Work instructions
Output all lines exactly, with nothing added or dropped.

--

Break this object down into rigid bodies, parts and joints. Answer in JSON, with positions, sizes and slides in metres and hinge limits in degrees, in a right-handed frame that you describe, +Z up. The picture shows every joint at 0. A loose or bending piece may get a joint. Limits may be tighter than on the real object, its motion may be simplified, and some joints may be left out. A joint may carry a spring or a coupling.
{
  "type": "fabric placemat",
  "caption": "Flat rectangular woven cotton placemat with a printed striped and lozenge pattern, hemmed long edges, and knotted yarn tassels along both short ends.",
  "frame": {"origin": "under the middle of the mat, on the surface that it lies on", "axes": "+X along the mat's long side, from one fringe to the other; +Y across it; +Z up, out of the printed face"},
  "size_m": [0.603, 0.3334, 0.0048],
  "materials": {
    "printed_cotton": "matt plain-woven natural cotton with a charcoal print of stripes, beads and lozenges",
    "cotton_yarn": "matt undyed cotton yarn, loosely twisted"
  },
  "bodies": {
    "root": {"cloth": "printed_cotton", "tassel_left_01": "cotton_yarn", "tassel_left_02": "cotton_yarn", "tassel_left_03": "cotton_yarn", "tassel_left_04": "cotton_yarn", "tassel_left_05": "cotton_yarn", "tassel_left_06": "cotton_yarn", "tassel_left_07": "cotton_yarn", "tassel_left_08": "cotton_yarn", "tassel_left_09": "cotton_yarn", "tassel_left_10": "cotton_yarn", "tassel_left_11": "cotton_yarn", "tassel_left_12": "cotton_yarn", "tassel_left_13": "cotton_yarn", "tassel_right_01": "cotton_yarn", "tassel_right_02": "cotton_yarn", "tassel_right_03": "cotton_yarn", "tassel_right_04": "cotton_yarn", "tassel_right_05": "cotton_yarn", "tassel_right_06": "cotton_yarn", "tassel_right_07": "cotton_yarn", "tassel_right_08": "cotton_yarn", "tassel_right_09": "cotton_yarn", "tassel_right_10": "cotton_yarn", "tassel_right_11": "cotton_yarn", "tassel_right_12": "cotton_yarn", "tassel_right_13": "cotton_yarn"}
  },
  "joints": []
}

--

Answer to the problem
Break this object down into rigid bodies, parts and joints. Answer in JSON, with positions, sizes and slides in metres and hinge limits in degrees, in a right-handed frame that you describe, +Z up. The picture shows every joint at 0. A loose or bending piece may get a joint. Limits may be tighter than on the real object, its motion may be simplified, and some joints may be left out. A joint may carry a spring or a coupling.
{
  "type": "fabric placemat",
  "caption": "Flat rectangular woven cotton placemat with a printed striped and lozenge pattern, hemmed long edges, and knotted yarn tassels along both short ends.",
  "frame": {"origin": "under the middle of the mat, on the surface that it lies on", "axes": "+X along the mat's long side, from one fringe to the other; +Y across it; +Z up, out of the printed face"},
  "size_m": [0.603, 0.3334, 0.0048],
  "materials": {
    "printed_cotton": "matt plain-woven natural cotton with a charcoal print of stripes, beads and lozenges",
    "cotton_yarn": "matt undyed cotton yarn, loosely twisted"
  },
  "bodies": {
    "root": {"cloth": "printed_cotton", "tassel_left_01": "cotton_yarn", "tassel_left_02": "cotton_yarn", "tassel_left_03": "cotton_yarn", "tassel_left_04": "cotton_yarn", "tassel_left_05": "cotton_yarn", "tassel_left_06": "cotton_yarn", "tassel_left_07": "cotton_yarn", "tassel_left_08": "cotton_yarn", "tassel_left_09": "cotton_yarn", "tassel_left_10": "cotton_yarn", "tassel_left_11": "cotton_yarn", "tassel_left_12": "cotton_yarn", "tassel_left_13": "cotton_yarn", "tassel_right_01": "cotton_yarn", "tassel_right_02": "cotton_yarn", "tassel_right_03": "cotton_yarn", "tassel_right_04": "cotton_yarn", "tassel_right_05": "cotton_yarn", "tassel_right_06": "cotton_yarn", "tassel_right_07": "cotton_yarn", "tassel_right_08": "cotton_yarn", "tassel_right_09": "cotton_yarn", "tassel_right_10": "cotton_yarn", "tassel_right_11": "cotton_yarn", "tassel_right_12": "cotton_yarn", "tassel_right_13": "cotton_yarn"}
  },
  "joints": []
}